Pre-B cells are characterized by extensive cell proliferation, in which metabolism plays an important role [10]. Previous studies have shown that the glycolytic pathway in Hif1α-deficient B220+ bone marrow B cells is much less functionally effective than in wild-type control B cells and the development of pre-B cells would been inhibited [13], indicating that Hif1α plays a key role in the glycolysis pathway of BM B cell precursors. In our study, we have provided functional evidence that miR-582 negatively regulates the Hif1α/Glut1 signaling and subsequently results in acetyl-CoA production. Our study also suggests that miR-582 downregulates Hif1α/Glut1 signaling at least via targeting Hif1α and functions as a novel negative regulator of pre-B cell glucose metabolism, that helps to fine-tune the early B cell development. Moreover, previous researches have shown that when mTOR binds with Rictor to form mTORC2, it phosphorylates specific substrates including AKT, that promotes cell survival and proliferation [38]. It is well known that activation of mTORC2 signaling results in phosphorylation and deactivation of FOXO by activating AKT during regulation of cell proliferation and survival [39]. In our study, we have provided functional evidence that miR-582 negatively regulates the mTORC2/AKT signaling pathway and subsequently results in more p-FoxO1 in pre-B cells. Combining previous researches and our results, it is clear that miR-582 downregulates mTORC2/AKT signaling at least via targeting Rictor and functions as a novel negative regulator of pre-B cell proliferation.

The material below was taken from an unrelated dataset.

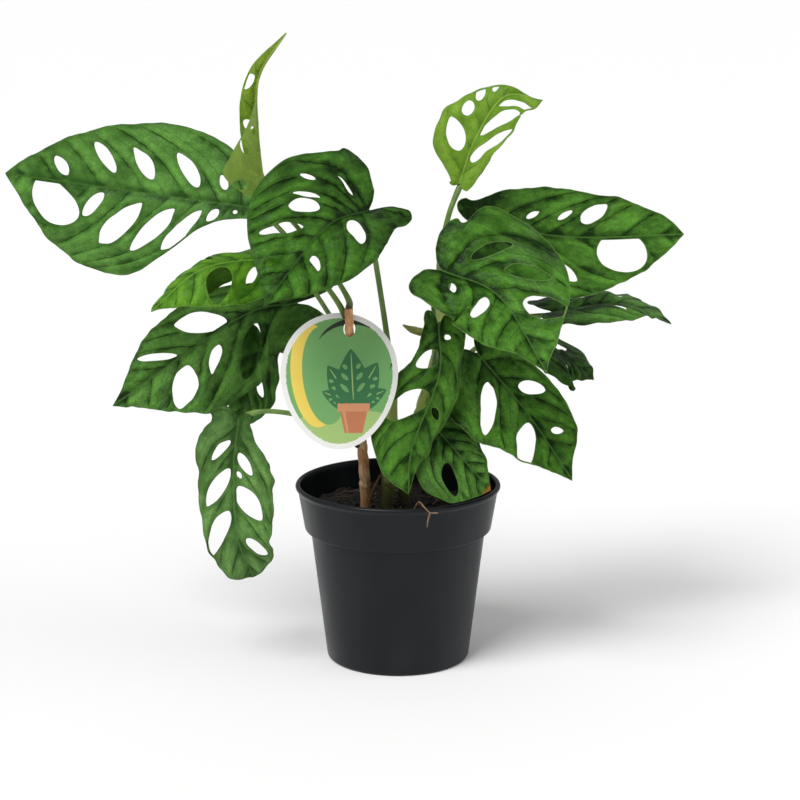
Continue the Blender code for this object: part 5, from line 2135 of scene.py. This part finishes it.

In conclusion, our study reported here has uncovered a previously unknown role of miR-582 as a negative regulator of pre-B cell proliferation and survival. Our findings provide novel insights into how miR-582 inhibits the proliferation and survival of pre-B cells by directly targeting Rictor and Hif1α, which likely further regulate metabolism to control pre-B cell expansion during early B cell development. These studies are of significance in understanding not only the regulation of early B cell development, but also pre-B cell-associated human malignancies.